From a product URL to a live Meta campaign. AI-generated creatives. On-brand copy. Direct publish to Facebook and Instagram. Real performance reporting. All in one platform.
Start free. Upgrade when you're ready.
15 AI tokens a month. No credit card.
Frequently Asked Questions
How long should I run an audience test on Google Ads?
Run for at least 2 to 4 weeks. Short tests miss weekly traffic patterns like weekday vs. weekend behavior shifts. Low-volume accounts may need longer to hit the minimum data thresholds required for statistical significance.
What is the difference between cookie-based and search-based split in Google Ads experiments?
Cookie-based split assigns each user to one experiment arm and keeps them there for the entire test. This is the right choice for audience experiments because it prevents users from seeing both variants. Search-based split randomizes per search query, reaches significance faster, but can contaminate audience comparisons since users may see both versions.
How many users do I need in an audience list to run a Google Ads experiment?
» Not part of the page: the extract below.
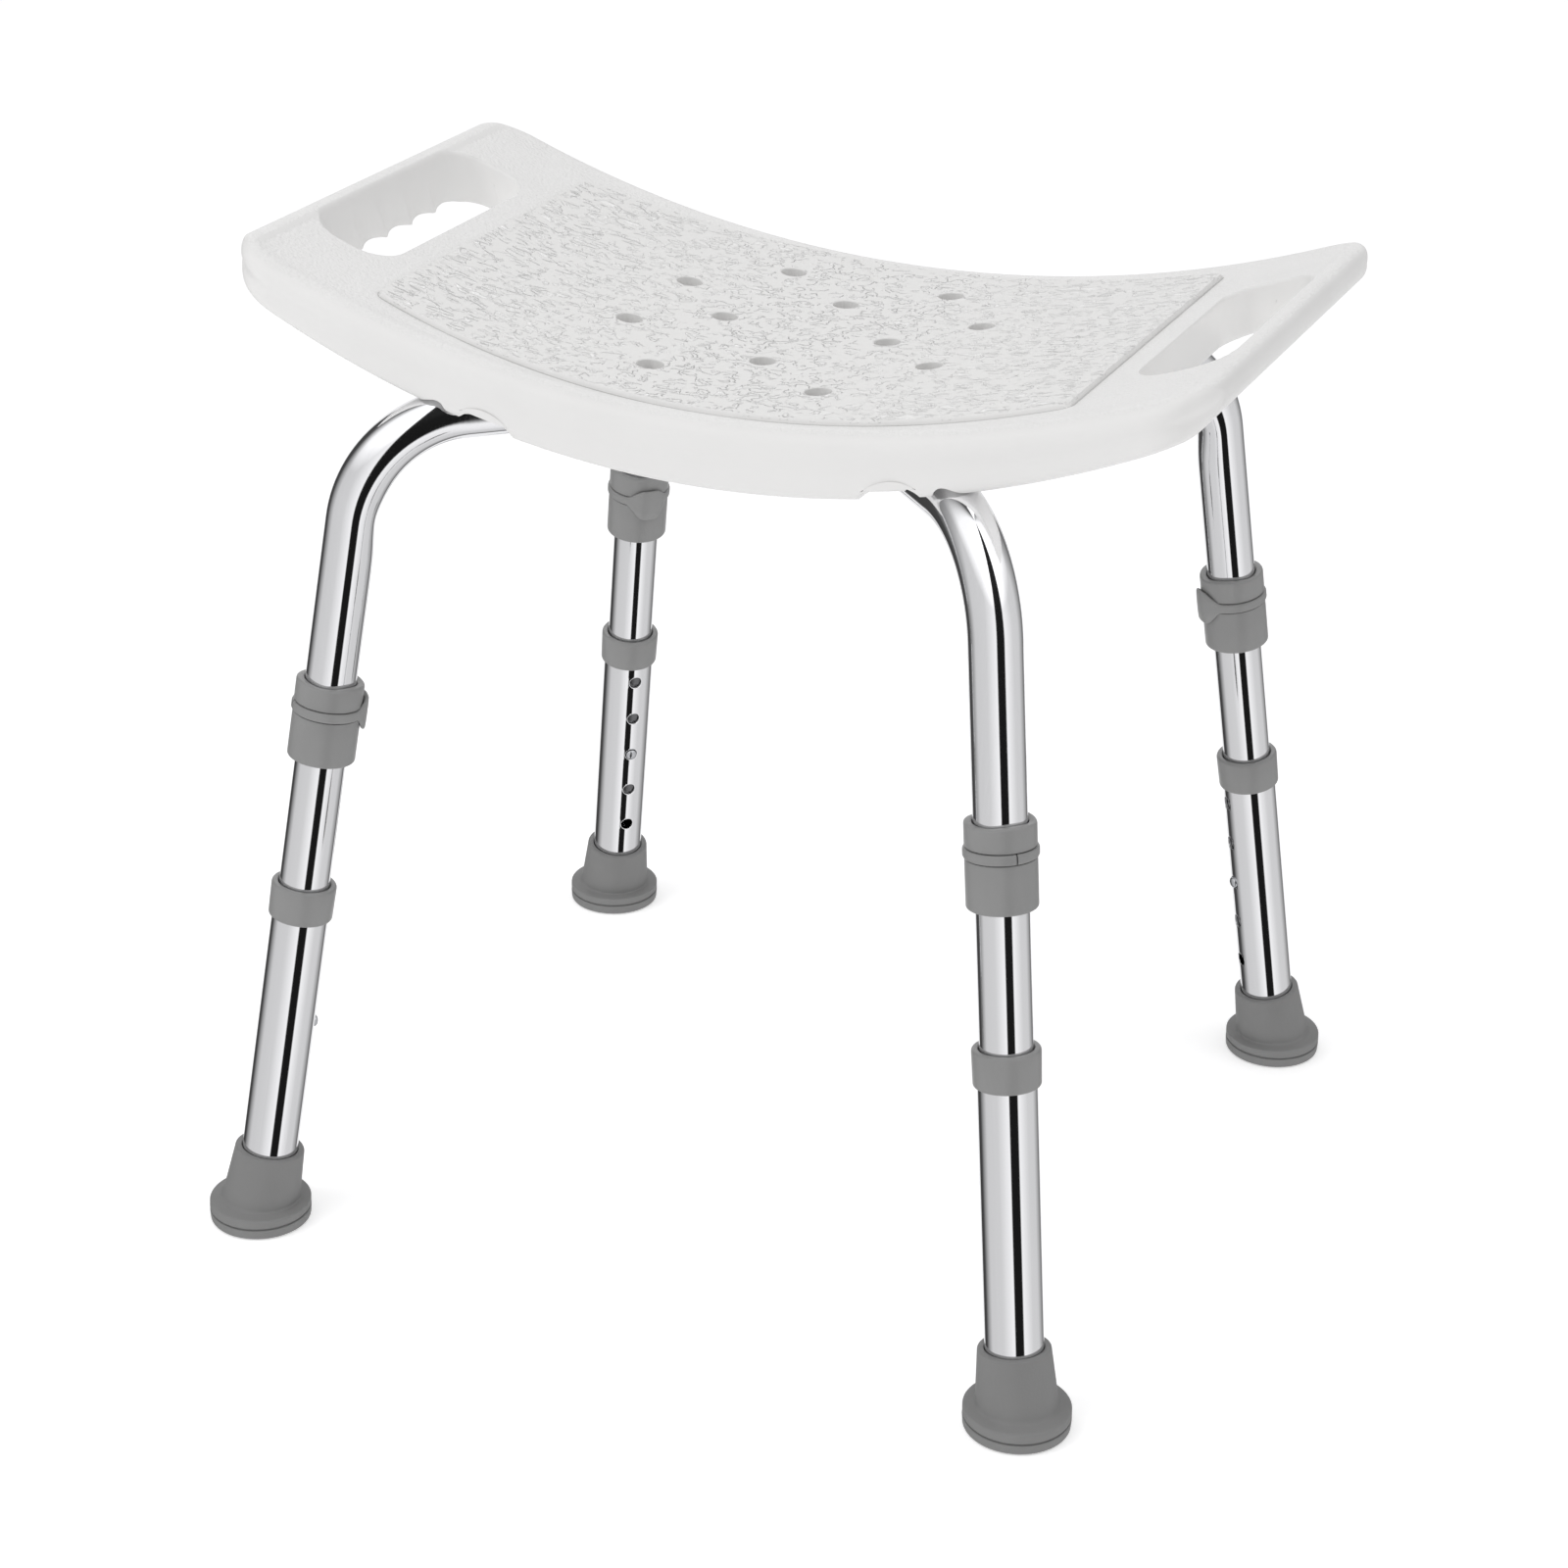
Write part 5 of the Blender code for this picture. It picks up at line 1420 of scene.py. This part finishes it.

Per Google's Ads Help Center, you need at least 10,000 users in your audience list when using a cookie-based split. Smaller lists produce less reliable results. If your list is under that threshold, build it up before testing.
Can I test multiple audiences at the same time in Google Ads?
Yes. Google Ads Custom Experiments support up to 10 experiment arms. You can run multiple audience segments simultaneously. Keep every other variable constant across all arms so you can accurately attribute performance differences to the audience alone.